The Justice Department also said Wednesday that it received a referral related to the whistleblower complaint that cited Trump’s call with Zelensky as a potential violation of federal campaign finance law. The Justice Department reviewed the record of the call but declined to further investigate after determining there was no such violation, Kupec, the Justice Department spokeswoman, said.

Trump and his allies have latched onto Biden’s connection to Ukraine as the former vice president seeks the Democratic nomination to challenge Trump in 2020.

Biden’s son served on the board of a natural gas company owned by a Ukrainian oligarch while Biden was vice president. Biden pushed in 2016 for the dismissal of a Ukrainian prosecutor who had the gas company in his sights but had been widely accused of overlooking corruption in his own office.
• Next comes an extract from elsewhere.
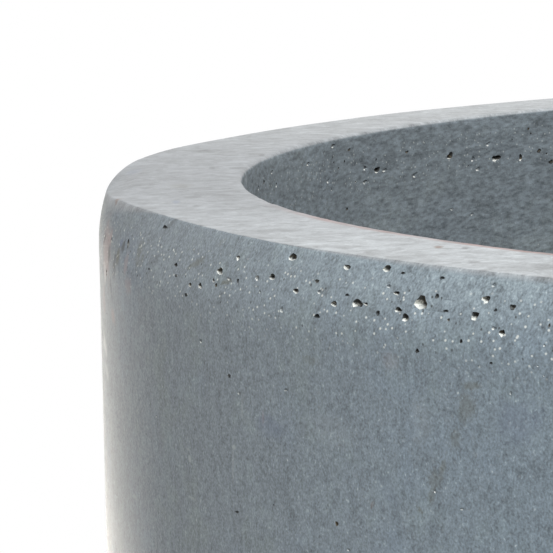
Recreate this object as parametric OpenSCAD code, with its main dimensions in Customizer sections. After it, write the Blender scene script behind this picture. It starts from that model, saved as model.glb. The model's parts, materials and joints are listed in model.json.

Biden, speaking on behalf of the Obama administration at the time, threatened to withhold money for Ukraine if the prosecutor was not ousted.

There’s no indication Biden was acting with his son’s interests in mind and the former vice president has denied doing so.

Some Republicans floated a formal inquiry into Biden’s activities amid Wednesday’s chaos, further cementing the partisan divide that will likely define Washington for the months ahead.